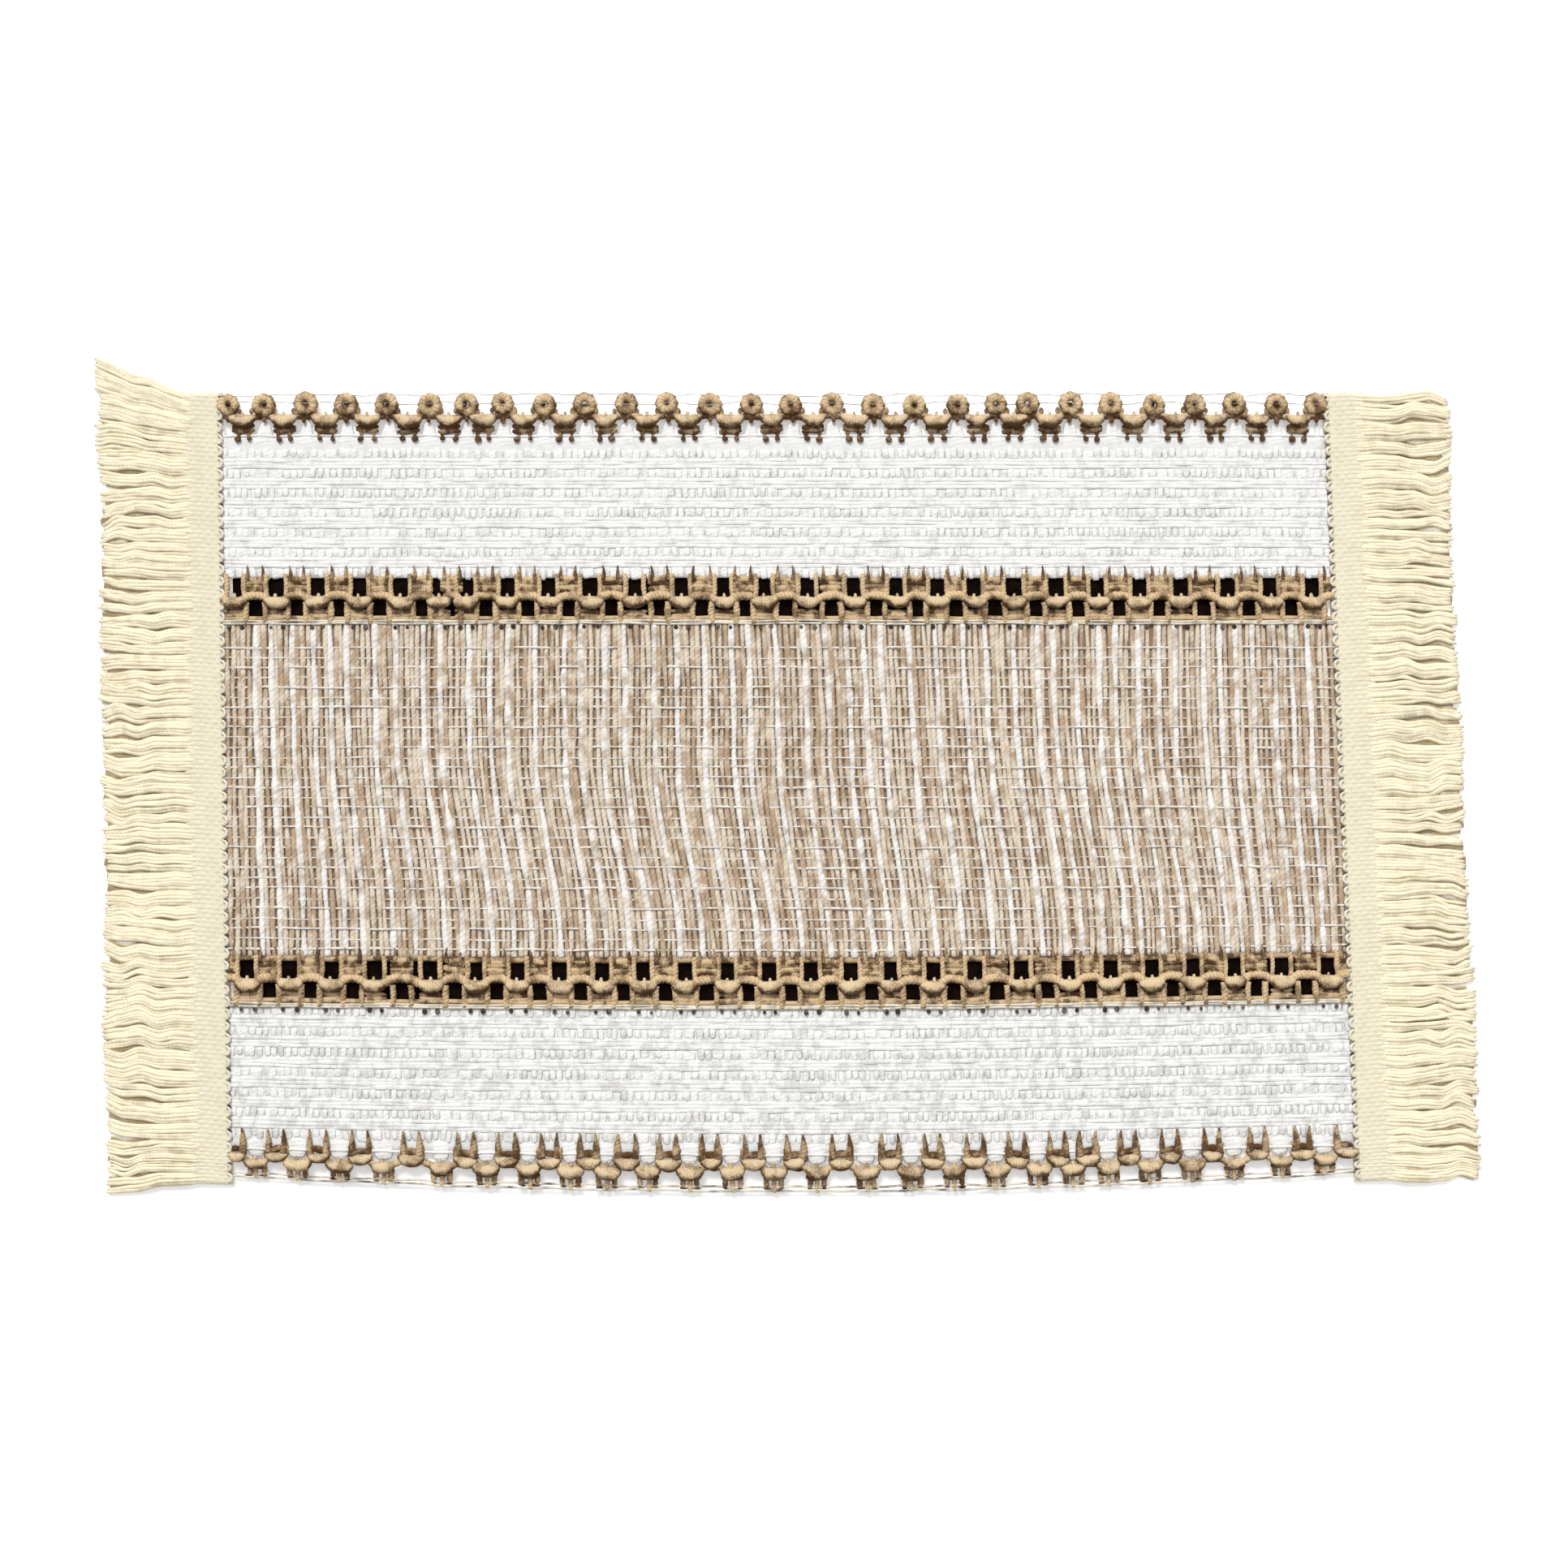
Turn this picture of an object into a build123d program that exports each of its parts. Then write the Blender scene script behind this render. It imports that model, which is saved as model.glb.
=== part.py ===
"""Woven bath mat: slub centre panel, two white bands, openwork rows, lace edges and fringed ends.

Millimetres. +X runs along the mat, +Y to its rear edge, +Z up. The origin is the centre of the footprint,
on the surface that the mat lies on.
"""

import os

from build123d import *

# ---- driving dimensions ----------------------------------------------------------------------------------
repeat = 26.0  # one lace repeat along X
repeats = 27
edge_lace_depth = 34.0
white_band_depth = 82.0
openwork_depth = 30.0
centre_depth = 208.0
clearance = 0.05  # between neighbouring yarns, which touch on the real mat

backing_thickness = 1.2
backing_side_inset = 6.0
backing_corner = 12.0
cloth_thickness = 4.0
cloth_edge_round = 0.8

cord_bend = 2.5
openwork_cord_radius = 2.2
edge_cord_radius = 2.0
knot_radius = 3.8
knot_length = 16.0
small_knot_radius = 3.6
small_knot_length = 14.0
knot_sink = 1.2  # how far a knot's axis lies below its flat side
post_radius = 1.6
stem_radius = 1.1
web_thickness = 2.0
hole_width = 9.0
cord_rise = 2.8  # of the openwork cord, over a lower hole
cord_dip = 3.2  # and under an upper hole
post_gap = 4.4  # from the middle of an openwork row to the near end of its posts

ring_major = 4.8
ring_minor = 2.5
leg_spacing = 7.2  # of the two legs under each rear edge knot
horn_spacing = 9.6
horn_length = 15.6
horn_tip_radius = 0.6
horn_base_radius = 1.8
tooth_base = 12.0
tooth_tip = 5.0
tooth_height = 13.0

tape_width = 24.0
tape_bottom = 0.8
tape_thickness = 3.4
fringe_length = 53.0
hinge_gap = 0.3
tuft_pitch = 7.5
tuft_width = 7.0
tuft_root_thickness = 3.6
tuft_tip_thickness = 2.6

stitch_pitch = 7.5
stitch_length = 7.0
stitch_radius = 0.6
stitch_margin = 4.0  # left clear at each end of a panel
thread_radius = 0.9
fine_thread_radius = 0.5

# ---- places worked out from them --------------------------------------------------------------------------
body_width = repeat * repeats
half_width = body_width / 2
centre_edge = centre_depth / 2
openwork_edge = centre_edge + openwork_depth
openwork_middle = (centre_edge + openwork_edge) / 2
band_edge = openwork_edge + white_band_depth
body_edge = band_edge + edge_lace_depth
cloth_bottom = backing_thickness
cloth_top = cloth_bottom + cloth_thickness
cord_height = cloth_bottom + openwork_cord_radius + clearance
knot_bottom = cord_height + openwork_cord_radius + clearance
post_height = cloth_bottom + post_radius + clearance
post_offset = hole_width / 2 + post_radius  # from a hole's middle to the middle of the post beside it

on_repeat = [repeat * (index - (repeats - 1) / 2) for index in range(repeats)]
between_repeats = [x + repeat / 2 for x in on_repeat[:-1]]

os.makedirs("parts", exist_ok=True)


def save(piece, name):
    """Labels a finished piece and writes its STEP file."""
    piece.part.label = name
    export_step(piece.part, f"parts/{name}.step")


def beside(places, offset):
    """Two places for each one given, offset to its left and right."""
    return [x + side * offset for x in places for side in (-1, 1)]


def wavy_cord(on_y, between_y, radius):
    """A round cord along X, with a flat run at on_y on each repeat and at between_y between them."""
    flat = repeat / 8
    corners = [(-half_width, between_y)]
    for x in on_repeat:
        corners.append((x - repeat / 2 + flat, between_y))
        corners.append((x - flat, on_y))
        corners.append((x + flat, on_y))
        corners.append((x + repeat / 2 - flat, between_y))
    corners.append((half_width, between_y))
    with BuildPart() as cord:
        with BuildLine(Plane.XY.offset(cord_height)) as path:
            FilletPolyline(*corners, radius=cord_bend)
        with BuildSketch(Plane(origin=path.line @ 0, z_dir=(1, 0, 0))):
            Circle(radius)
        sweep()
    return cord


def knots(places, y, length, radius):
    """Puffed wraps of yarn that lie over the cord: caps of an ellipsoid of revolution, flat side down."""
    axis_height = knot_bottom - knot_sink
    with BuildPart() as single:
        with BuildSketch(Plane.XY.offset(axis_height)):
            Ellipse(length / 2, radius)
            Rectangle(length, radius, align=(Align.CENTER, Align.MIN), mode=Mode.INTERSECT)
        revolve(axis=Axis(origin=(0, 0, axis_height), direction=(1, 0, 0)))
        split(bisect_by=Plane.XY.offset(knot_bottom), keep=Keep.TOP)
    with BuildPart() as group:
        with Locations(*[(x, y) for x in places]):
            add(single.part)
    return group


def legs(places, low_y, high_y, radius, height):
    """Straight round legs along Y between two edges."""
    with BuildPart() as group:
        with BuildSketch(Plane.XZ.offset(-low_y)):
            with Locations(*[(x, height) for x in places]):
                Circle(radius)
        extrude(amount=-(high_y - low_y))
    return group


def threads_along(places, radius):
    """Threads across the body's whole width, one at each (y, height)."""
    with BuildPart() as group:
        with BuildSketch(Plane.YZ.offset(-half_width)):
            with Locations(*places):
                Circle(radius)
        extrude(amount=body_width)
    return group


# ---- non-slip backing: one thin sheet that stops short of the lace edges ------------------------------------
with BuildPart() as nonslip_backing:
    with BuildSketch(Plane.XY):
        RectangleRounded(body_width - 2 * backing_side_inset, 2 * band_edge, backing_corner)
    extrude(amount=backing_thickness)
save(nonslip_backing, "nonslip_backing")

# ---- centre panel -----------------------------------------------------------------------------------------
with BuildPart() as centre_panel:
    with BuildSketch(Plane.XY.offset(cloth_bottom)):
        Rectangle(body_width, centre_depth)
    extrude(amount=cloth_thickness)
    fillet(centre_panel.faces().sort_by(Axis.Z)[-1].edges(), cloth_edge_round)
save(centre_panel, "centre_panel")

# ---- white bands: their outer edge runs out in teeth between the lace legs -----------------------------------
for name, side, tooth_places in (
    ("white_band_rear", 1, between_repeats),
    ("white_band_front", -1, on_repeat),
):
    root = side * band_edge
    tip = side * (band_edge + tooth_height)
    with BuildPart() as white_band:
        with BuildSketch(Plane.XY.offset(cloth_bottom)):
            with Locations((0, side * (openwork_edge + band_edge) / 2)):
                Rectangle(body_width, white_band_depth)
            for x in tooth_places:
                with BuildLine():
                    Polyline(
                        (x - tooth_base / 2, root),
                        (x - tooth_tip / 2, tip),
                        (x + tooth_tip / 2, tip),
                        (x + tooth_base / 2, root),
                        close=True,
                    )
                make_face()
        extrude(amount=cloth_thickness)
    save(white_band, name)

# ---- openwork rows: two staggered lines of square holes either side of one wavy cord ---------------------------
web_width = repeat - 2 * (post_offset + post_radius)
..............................
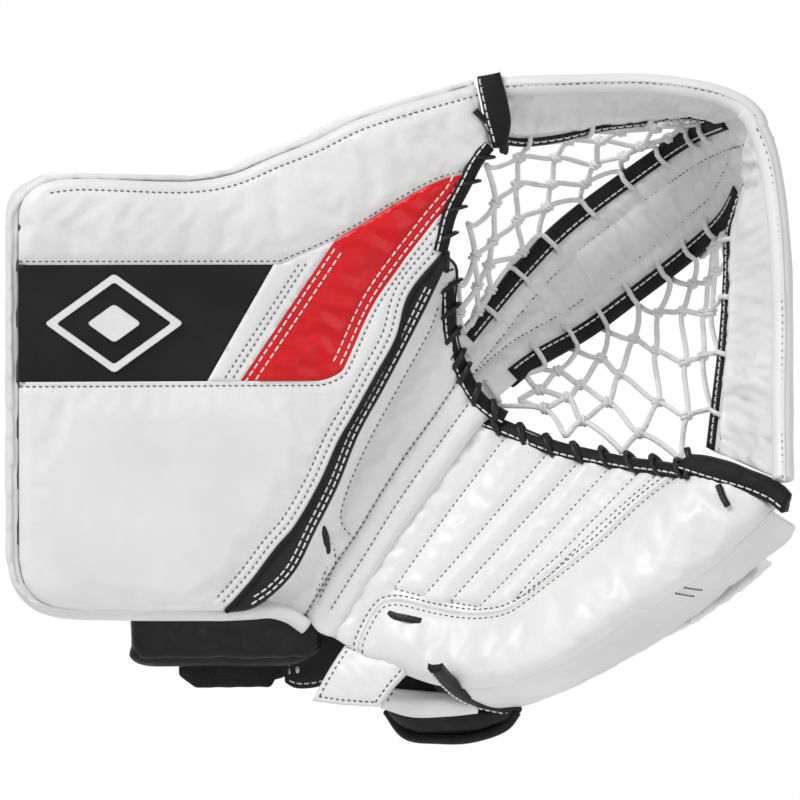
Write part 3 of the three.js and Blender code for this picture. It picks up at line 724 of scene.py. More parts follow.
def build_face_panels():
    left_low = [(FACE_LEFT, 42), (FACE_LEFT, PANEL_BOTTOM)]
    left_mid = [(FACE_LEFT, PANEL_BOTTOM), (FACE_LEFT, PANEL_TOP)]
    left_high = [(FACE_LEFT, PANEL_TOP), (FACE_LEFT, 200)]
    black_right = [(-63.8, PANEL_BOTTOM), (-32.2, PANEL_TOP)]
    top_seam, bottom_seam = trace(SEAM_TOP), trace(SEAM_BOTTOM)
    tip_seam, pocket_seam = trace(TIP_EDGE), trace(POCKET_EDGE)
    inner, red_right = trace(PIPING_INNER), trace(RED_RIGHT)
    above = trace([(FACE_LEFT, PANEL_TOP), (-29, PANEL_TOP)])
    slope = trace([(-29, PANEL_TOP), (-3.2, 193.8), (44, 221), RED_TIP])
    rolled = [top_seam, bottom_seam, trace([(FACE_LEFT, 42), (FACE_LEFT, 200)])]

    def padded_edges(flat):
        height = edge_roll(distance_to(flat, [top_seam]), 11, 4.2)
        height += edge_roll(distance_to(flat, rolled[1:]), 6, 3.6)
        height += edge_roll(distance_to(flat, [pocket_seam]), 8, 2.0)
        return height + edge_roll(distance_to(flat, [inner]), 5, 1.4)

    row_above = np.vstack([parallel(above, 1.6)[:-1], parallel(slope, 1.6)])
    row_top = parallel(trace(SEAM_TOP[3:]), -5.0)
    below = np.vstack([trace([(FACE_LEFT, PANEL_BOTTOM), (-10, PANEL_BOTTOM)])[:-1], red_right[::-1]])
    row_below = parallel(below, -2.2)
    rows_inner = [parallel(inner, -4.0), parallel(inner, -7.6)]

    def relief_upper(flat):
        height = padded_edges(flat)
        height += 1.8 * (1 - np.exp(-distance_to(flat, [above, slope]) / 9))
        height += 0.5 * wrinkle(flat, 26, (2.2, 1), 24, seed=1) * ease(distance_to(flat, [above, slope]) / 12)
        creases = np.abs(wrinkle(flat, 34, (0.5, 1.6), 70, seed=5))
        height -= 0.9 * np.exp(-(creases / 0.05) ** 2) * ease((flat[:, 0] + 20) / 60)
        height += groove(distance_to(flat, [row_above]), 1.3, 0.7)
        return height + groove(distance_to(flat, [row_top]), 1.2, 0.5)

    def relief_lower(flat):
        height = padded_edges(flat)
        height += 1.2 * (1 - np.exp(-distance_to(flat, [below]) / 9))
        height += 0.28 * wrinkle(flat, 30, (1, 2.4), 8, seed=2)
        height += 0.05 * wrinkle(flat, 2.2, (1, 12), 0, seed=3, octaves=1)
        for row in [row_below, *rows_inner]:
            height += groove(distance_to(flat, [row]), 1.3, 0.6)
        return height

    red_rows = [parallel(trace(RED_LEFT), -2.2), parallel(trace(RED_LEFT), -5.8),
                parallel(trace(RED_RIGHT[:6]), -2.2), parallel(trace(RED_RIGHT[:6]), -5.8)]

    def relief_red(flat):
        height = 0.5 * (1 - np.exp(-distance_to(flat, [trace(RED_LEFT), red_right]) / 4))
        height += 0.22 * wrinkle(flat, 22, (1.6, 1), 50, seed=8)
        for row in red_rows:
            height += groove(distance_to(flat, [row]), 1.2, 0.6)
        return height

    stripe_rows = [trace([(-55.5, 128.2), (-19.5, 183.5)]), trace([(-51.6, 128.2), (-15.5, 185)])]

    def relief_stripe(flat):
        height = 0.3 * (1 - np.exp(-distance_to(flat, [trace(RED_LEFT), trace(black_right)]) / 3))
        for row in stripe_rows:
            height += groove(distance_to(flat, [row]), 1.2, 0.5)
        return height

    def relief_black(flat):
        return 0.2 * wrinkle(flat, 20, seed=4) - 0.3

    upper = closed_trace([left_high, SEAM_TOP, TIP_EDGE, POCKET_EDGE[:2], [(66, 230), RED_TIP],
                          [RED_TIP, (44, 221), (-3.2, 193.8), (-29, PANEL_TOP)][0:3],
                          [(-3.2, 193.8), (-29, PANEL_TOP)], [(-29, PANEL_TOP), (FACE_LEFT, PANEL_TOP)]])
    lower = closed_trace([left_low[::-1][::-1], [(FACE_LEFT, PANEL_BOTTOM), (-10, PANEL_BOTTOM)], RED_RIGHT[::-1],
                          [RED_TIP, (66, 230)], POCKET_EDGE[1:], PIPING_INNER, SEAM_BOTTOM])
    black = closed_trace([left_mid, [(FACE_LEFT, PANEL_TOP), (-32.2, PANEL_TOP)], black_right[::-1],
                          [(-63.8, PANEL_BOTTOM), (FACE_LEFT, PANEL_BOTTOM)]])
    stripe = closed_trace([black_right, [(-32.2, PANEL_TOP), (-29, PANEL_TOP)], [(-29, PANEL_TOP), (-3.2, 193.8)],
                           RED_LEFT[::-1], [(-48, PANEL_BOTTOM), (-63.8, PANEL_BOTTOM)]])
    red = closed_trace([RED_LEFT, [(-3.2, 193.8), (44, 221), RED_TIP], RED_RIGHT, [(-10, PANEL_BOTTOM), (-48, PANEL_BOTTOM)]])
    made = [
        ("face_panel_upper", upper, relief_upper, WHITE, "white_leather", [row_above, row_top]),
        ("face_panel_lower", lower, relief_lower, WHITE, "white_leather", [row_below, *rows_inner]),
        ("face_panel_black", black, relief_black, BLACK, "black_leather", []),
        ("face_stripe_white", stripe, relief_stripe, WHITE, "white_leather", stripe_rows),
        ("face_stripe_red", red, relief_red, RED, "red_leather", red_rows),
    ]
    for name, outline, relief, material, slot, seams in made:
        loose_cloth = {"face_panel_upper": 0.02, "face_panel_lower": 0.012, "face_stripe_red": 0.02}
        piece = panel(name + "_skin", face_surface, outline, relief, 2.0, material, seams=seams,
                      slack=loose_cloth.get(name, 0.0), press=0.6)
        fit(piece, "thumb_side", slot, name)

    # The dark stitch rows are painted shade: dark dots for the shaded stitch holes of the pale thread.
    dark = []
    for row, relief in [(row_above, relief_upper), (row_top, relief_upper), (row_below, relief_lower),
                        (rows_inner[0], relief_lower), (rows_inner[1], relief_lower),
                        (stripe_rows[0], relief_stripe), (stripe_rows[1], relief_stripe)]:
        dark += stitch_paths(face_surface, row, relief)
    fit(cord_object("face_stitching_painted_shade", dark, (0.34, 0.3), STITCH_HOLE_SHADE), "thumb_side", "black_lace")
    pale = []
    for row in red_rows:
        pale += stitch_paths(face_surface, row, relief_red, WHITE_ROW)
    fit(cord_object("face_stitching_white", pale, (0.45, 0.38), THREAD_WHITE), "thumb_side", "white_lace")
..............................
Scan the material above. Copy each line where "which" occurs.

RESPONSE TO THE EXERCISE
Turn this picture of an object into a build123d program that exports each of its parts. Then write the Blender scene script behind this render. It imports that model, which is saved as model.glb.
clearance = 0.05  # between neighbouring yarns, which touch on the real mat